When Amy* was just 14 years old, she was raped by a group of adult men one afternoon in regional Australia
Following the attack, Amy, her mother Sandy* and the rest of their family wanted justice served, and for the alleged rapists to be put behind bars.
Speaking to Insight on SBS, Sandy — who, along with Amy, cannot be identified for legal reasons — revealed the moment she found out what had happened to her young daughter.
"They [police] took us in to a room, and they sat us down and I think I said to one of the police officers 'has Amy been raped?', and he very quietly but very directly said 'yes'," Sandy told Insight journalist and presenter Jenny Brockie.
"Both of us were distraught. We knew that she had been raped multiple times by three, possibly four grown men who were not known to her."

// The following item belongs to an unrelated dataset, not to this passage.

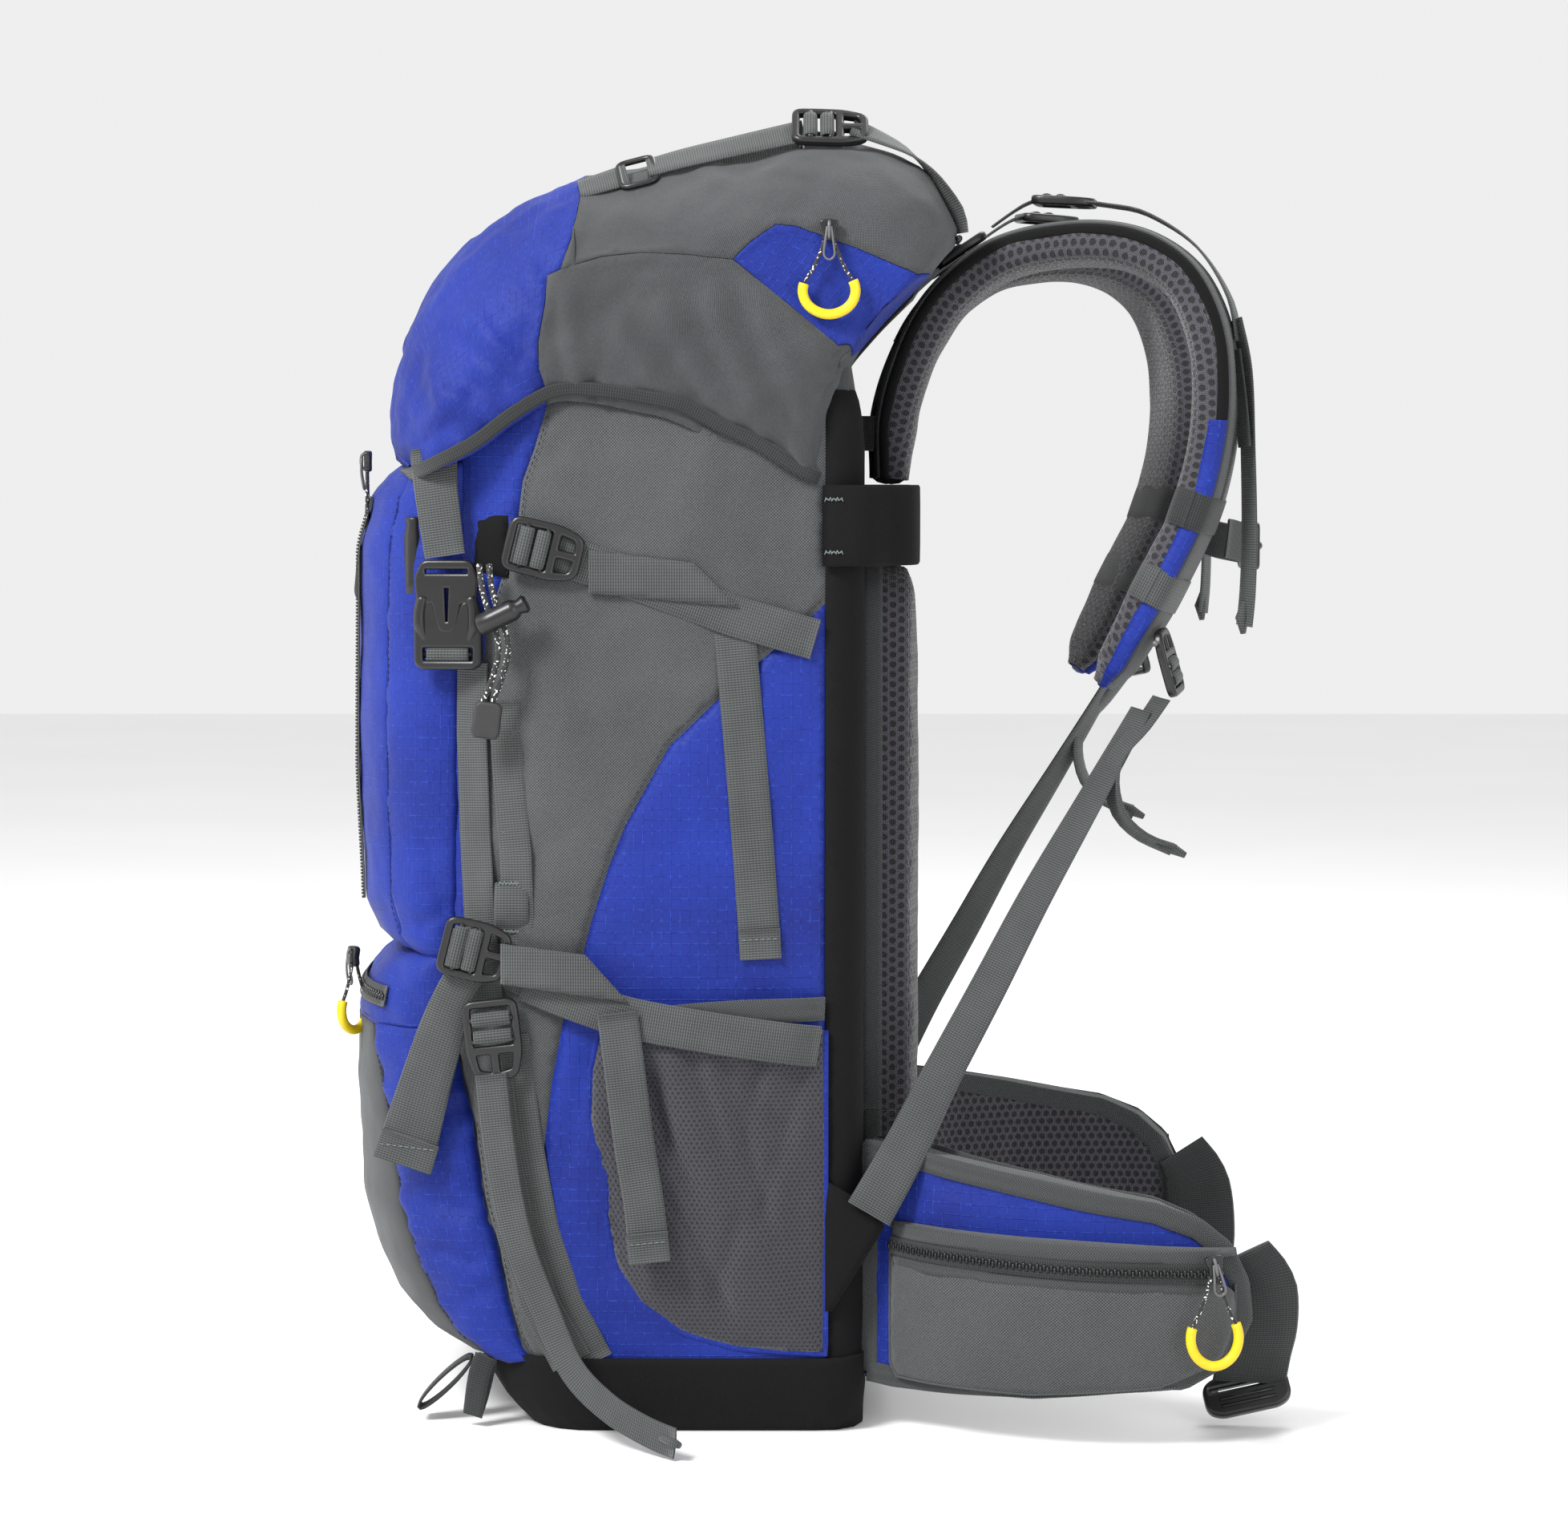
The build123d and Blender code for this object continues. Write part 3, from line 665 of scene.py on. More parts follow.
def tube(name, points, radius, material, body, nodes=(), side=1, ring=10, radii=None, ends=True):
    """A round bar or moulded tube along points."""
    points = [Vector(p) for p in points]
    count = len(points)
    verts, coords = [], []
    along = (points[1] - points[0]).normalized()
    guide = along.orthogonal().normalized()
    run = 0.0
    for i, p in enumerate(points):
        run += (p - points[i - 1]).length if i else 0.0
        along = (points[min(i + 1, count - 1)] - points[max(i - 1, 0)]).normalized()
        guide = (guide - along * guide.dot(along)).normalized()
        other = along.cross(guide)
        r = table_value(radii, i / (count - 1)) if radii else radius
        for k in range(ring):
            turn = 2 * math.pi * k / ring
            verts.append(p + guide * (math.cos(turn) * r) + other * (math.sin(turn) * r))
            coords.append((run, turn * r))
    faces = ring_faces(count, ring)
    if ends:
        faces.append(tuple(reversed(range(ring))))
        faces.append(tuple(range((count - 1) * ring, count * ring)))
    return piece(name, verts, faces, material, body, nodes, coords, side=side)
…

In the weeks following the alleged attack, Amy knew that the legal road ahead to bring the men to justice wouldn't be easy. As a young teenager still suffering from trauma, she would be the primary witness in the trial against her alleged attackers.
But nobody knew how tough the legal proceedings would be on the high school student.
Amy — who is now 17 years old and didn't appear on the programme for legal reasons — wrote a letter following her rape, which detailed why she decided to drop the trial altogether.
"After the initial shock, I knew I wanted to see justice served," Amy's note read.
"But being 14 at the time, I was so naive about how the legal system worked. I definitely knew it wouldn't be easy, but it turned out to be one of the most horrible and traumatic times ever."
Amy explained in the letter how the trial was consuming her life while she attended school, and that she couldn't think of anything else aside from recounting the horror of her alleged rape.
"I couldn't stand the thought of being interrogated and drilled for days on end," she explained.
"Not to mention the sterile and serious atmosphere where everyone wore clean-cut suits and spoke in legal terms I wouldn't understand.
"I tried to be strong in front of all these adults, but I was on the verge of tears the majority of the time. A courtroom is no place for a child."
Sandy said her daughter's decision to drop the case wasn't an easy one to make.
"Both the prosecution and the defence put evidence and made statements that were incredibly damaging for us," Sandy said.
"They [said] really graphic details about her rapes. They were malicious. They were undermining her character. And there was no suppression order, [meaning] everyone she knew, knew the details of her rapes.
"Comments that they made about her character ... it devastated her, and it devastated us and there's no coming back."
Before the trial commenced following the bail hearing, Amy was told she could be cross-examined by up to three defence barristers and that the proceeding would be "brutal" for the traumatised teen.
Going into her final year of school, Amy decided she couldn't continue with the legal process and decided to drop the case.
"One of the reasons we decided to discontinue is because the QC who was going to take her to trial said to us, and said to Amy, 'What you need to understand is the cross-examination will be brutal,'" Sandy explained.
"She used that word because there would be three defence barristers asking the same questions and that she alone would have three to five days of cross-examination."
Sandy said she felt the whole legal process was about confusing her daughter, and not about finding the truth.
"The process was about confusing her," she said.
"The process was about discrediting her and the process was about the theatre of the jury, and the defence barristers would be looking at trying to get them to think that there was probable doubt.
"The process wasn't about the truth ... and that's one of the things that made us discontinue."
Sandy said the injustice makes her feel "sick", but she was relieved her daughter wasn't further traumatised by the legal proceedings.